When it comes to marriage, I think there is a temptation to do this same thing. You might go to a wedding of people who are older or have tons more money than you, and feel the expectation to reach their standards. You might look at other couples who have been married five years and expect your own married life to be much more matured, fruitful, and established than it is. Don’t worry about these expectations; just see where God has placed you in the present moment, and live as fully as you can there! Yes, you might have to live in your parents’ basement or a run-down apartment, but it won’t last forever. And God will bring you the joy and grace to embrace each day as a gift that He sends.
Have fun! Try to enjoy the wedding planning process! Yes, no matter how hard you try to NOT get stressed or worked up, you probably will at some point. But have a blast anyway! Enjoy the wedding ceremony, and soak up all of the epic graces.
cards with the centerpieces
on the tables!
And have tons of fun at the party! If anything random happens (like your music source dying), let it roll off and have fun regardless! Something that we implemented had been recommended to us by someone else: have playing cards out at the reception. That way, when the guests arrive after the ceremony, and the couple is getting their pictures taken, they can have tons of fun and create a festive mood. It was really cool coming into the reception hall (after our wedding party announced us on the microphone), and seeing playing cards strewn around and people full of laughter and joy. Apparently the whole “playing cards at weddings” is a thing which some Kansas families do, from what I’ve seen and been told. I like it.

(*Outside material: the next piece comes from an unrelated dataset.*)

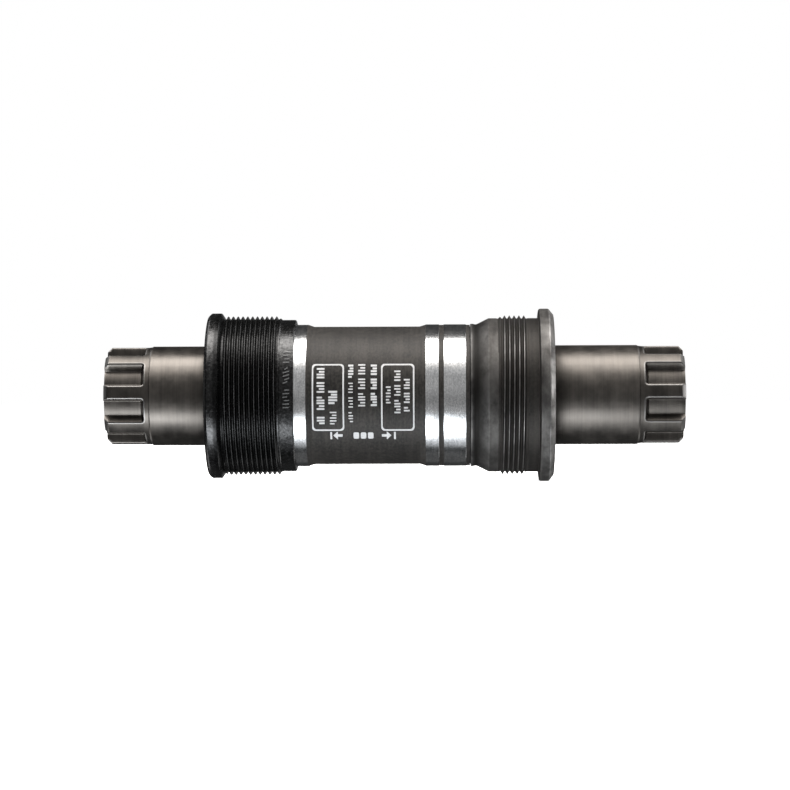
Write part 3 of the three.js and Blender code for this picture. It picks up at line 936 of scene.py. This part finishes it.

Also, since we had tons of families with small children at our reception, we set up a cardboard house. We discovered them the weekend before our wedding, while at the Midwest Catholic Family Conference, and immediately knew that we needed one. This was yet another awesome way to keep a fun atmosphere, as well as occupy the little kids and let them be crazy! So whatever you do at your reception or wedding, don’t sweat the small stuff and enjoy yourself! (Also, note: alcohol is not required to have a good time. Since we were both twenty at our wedding, there was no alcohol at the reception---and everyone still had a really awesome time!) Seriously. Have fun and rejoice in the epicness of all of the graces that God is pouring down!
To quote our Engaged Encounter speakers, “A Wedding is a Day, but a Marriage is a Lifetime.” Marriage is a sacrament, a vocation, and totally awesome. Let the whole engagement and wedding-planning be a way to bring you and your future-spouse closer together (I don’t recommend pitting yourself against your fiancé, just communicate about things and compromise), and keep the sacrament at the forefront. Marriage isn’t about affordability; it’s about self-gift and sacrifice. Instead of letting society’s expectations for marriages and weddings deter us from the sacrament, maybe we should focus on our vocations, the sacrament itself, and embrace God’s call joyously.
Is marriage about affordability? I don’t think it necessarily is. Each couple needs to openly and honestly communicate about finances, but I think we need to let go of the automatic assumption that poor students, graduates, or whoever else “can’t afford to get married.” You may not have a super fancy posh wedding, but you can have a crazy fun one all the same!